# Source excerpt:
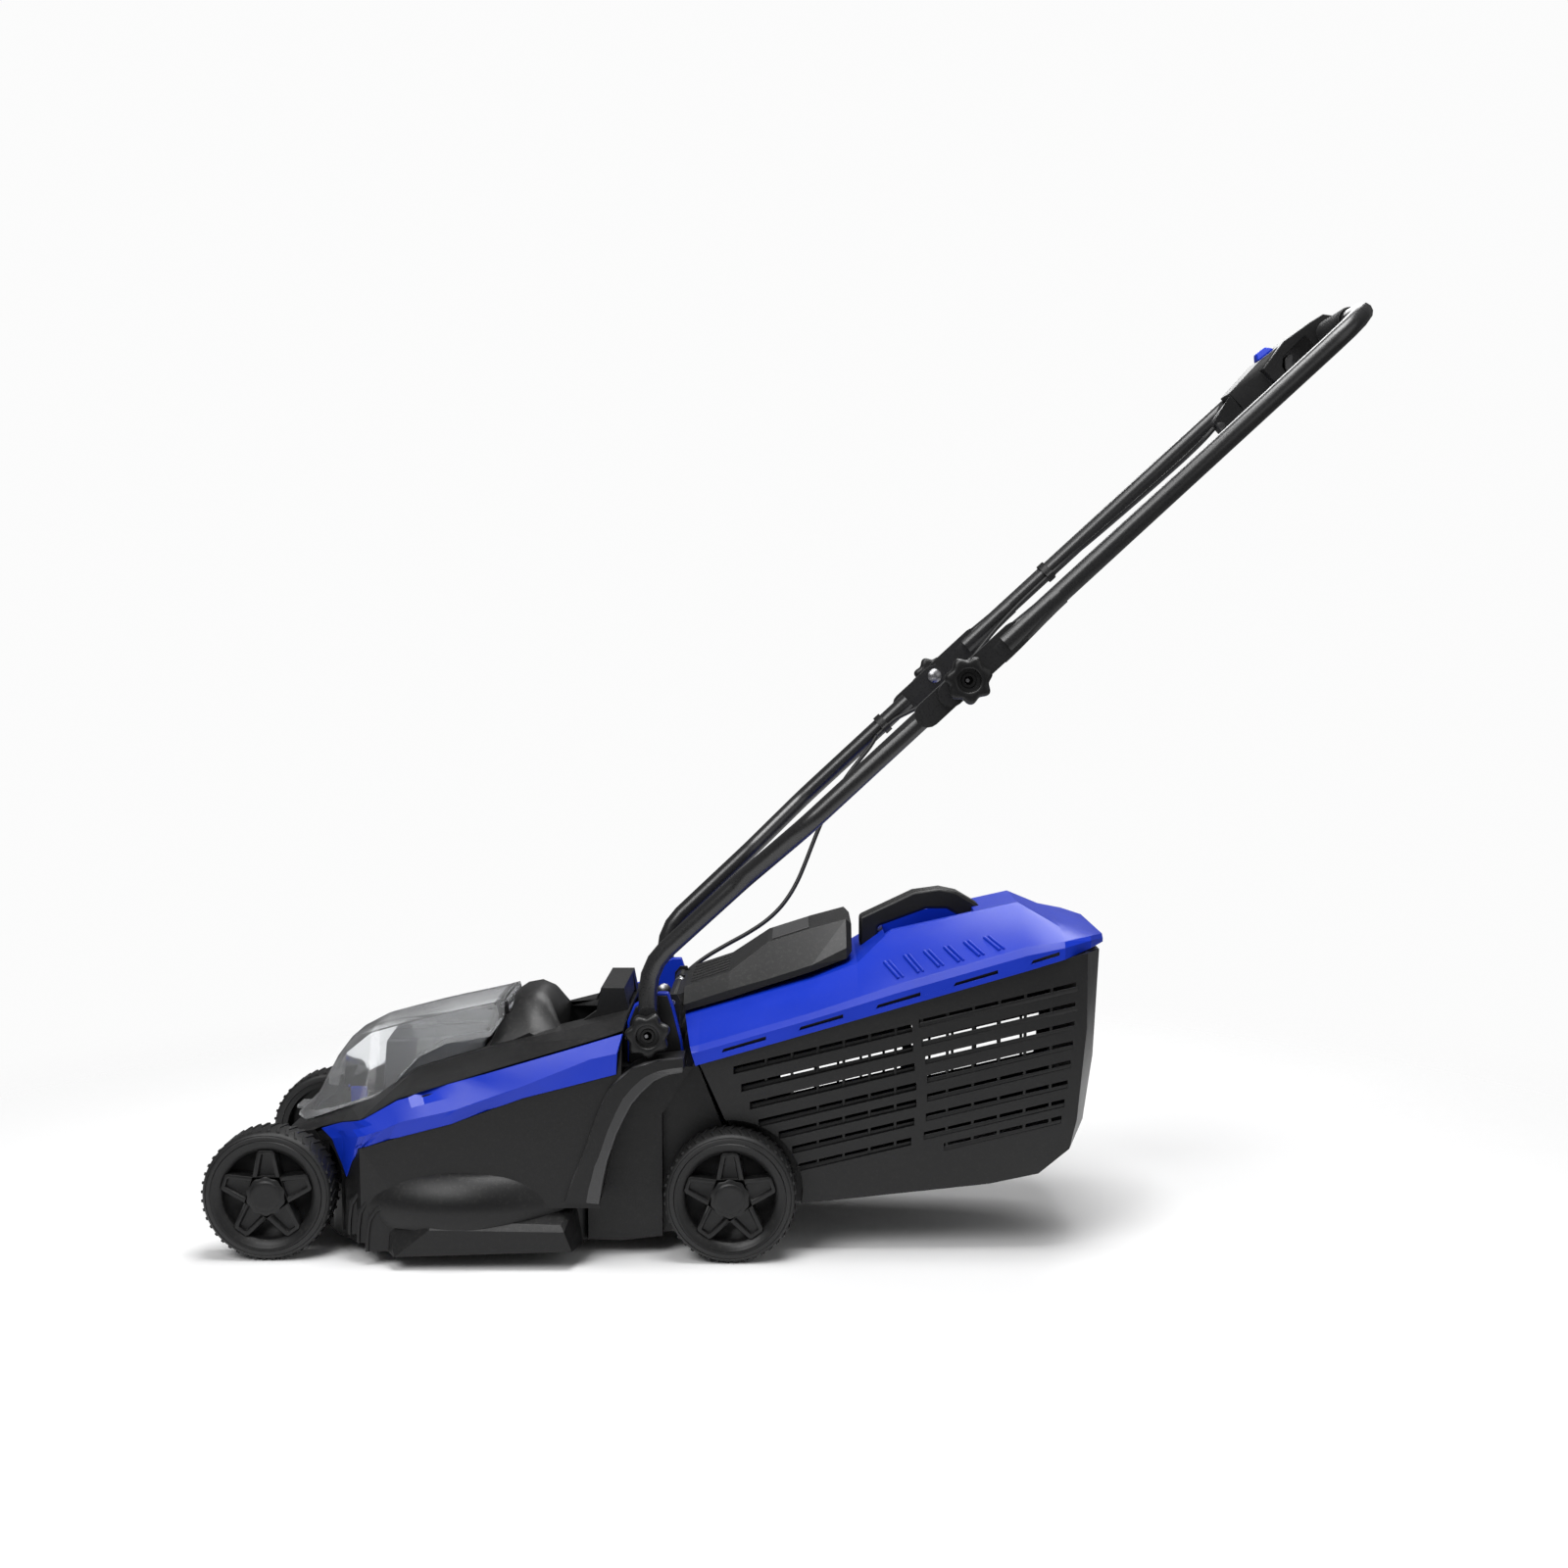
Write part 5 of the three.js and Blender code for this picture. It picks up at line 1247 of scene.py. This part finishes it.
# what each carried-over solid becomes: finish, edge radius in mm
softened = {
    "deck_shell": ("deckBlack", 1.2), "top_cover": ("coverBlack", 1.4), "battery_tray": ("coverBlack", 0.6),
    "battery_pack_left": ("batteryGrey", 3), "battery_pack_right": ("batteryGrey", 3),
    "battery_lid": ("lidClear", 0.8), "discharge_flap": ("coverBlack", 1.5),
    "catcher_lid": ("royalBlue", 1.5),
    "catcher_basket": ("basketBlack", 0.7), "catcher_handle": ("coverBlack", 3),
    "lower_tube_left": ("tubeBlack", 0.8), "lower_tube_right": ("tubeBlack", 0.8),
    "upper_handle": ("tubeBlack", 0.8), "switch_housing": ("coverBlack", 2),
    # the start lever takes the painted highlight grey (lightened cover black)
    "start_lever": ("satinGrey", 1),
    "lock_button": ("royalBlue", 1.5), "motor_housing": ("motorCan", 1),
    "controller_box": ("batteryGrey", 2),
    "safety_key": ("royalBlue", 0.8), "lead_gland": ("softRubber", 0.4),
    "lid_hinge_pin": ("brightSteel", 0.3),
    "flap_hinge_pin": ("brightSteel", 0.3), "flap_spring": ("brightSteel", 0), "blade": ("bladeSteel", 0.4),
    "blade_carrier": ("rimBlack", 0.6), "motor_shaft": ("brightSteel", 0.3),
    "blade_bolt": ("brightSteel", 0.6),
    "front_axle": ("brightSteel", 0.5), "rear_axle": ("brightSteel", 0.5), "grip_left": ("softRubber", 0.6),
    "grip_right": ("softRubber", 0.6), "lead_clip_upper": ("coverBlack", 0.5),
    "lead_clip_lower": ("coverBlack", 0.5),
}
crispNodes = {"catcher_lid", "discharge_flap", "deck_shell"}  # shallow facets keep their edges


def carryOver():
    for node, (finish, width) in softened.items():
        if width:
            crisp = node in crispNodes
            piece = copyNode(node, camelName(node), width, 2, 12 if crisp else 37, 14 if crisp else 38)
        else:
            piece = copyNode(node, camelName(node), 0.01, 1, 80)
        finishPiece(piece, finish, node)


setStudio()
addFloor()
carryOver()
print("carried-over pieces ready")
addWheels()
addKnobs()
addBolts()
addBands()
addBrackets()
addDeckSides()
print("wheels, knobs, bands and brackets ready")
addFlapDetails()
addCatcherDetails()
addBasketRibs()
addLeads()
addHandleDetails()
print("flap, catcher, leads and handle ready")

# What to work on:
Write out the full listing exactly as given.

# Exercise result:
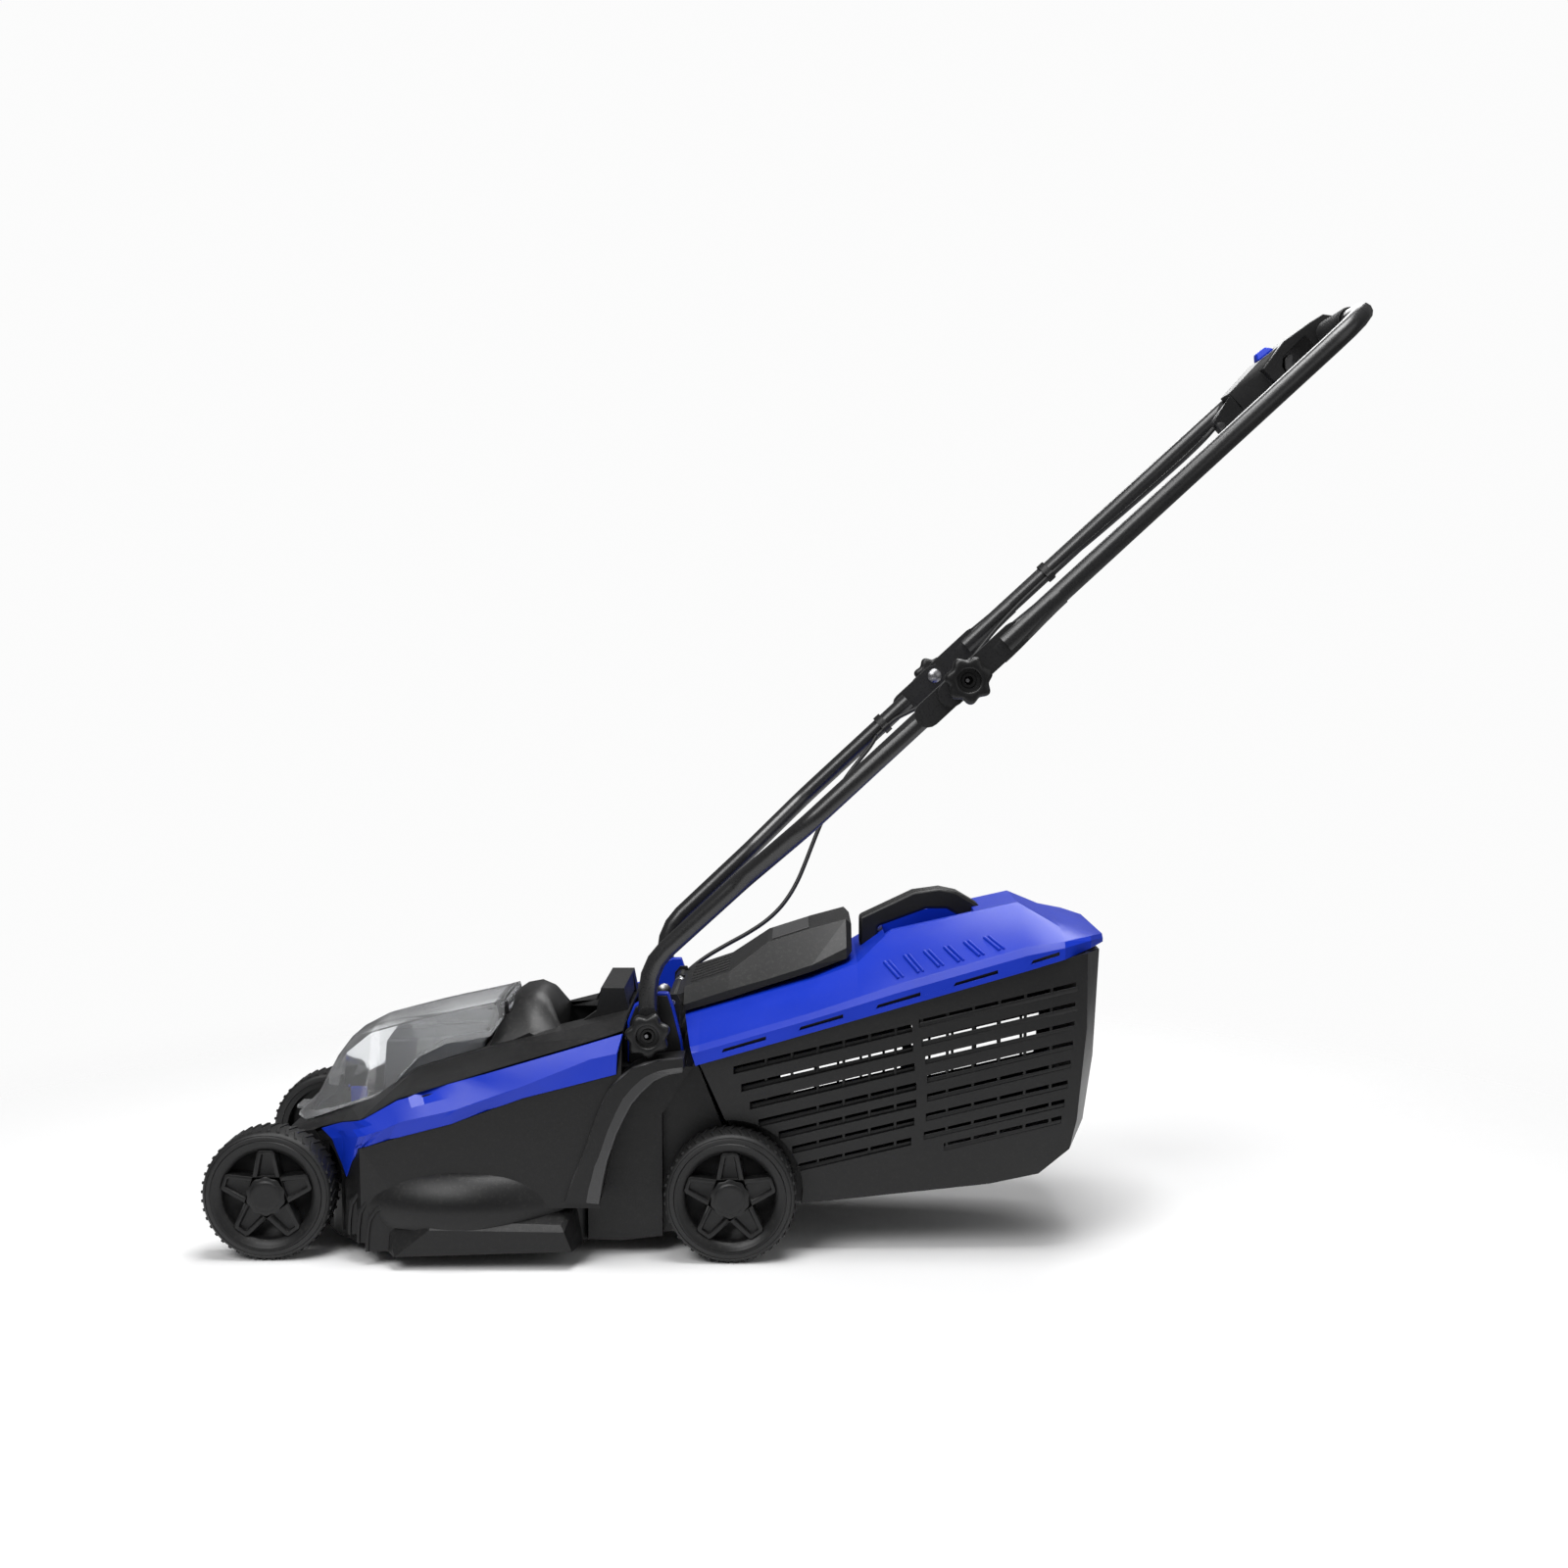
Write part 5 of the three.js and Blender code for this picture. It picks up at line 1247 of scene.py. This part finishes it.
# what each carried-over solid becomes: finish, edge radius in mm
softened = {
    "deck_shell": ("deckBlack", 1.2), "top_cover": ("coverBlack", 1.4), "battery_tray": ("coverBlack", 0.6),
    "battery_pack_left": ("batteryGrey", 3), "battery_pack_right": ("batteryGrey", 3),
    "battery_lid": ("lidClear", 0.8), "discharge_flap": ("coverBlack", 1.5),
    "catcher_lid": ("royalBlue", 1.5),
    "catcher_basket": ("basketBlack", 0.7), "catcher_handle": ("coverBlack", 3),
    "lower_tube_left": ("tubeBlack", 0.8), "lower_tube_right": ("tubeBlack", 0.8),
    "upper_handle": ("tubeBlack", 0.8), "switch_housing": ("coverBlack", 2),
    # the start lever takes the painted highlight grey (lightened cover black)
    "start_lever": ("satinGrey", 1),
    "lock_button": ("royalBlue", 1.5), "motor_housing": ("motorCan", 1),
    "controller_box": ("batteryGrey", 2),
    "safety_key": ("royalBlue", 0.8), "lead_gland": ("softRubber", 0.4),
    "lid_hinge_pin": ("brightSteel", 0.3),
    "flap_hinge_pin": ("brightSteel", 0.3), "flap_spring": ("brightSteel", 0), "blade": ("bladeSteel", 0.4),
    "blade_carrier": ("rimBlack", 0.6), "motor_shaft": ("brightSteel", 0.3),
    "blade_bolt": ("brightSteel", 0.6),
    "front_axle": ("brightSteel", 0.5), "rear_axle": ("brightSteel", 0.5), "grip_left": ("softRubber", 0.6),
    "grip_right": ("softRubber", 0.6), "lead_clip_upper": ("coverBlack", 0.5),
    "lead_clip_lower": ("coverBlack", 0.5),
}
crispNodes = {"catcher_lid", "discharge_flap", "deck_shell"}  # shallow facets keep their edges


def carryOver():
    for node, (finish, width) in softened.items():
        if width:
            crisp = node in crispNodes
            piece = copyNode(node, camelName(node), width, 2, 12 if crisp else 37, 14 if crisp else 38)
        else:
            piece = copyNode(node, camelName(node), 0.01, 1, 80)
        finishPiece(piece, finish, node)


setStudio()
addFloor()
carryOver()
print("carried-over pieces ready")
addWheels()
addKnobs()
addBolts()
addBands()
addBrackets()
addDeckSides()
print("wheels, knobs, bands and brackets ready")
addFlapDetails()
addCatcherDetails()
addBasketRibs()
addLeads()
addHandleDetails()
print("flap, catcher, leads and handle ready")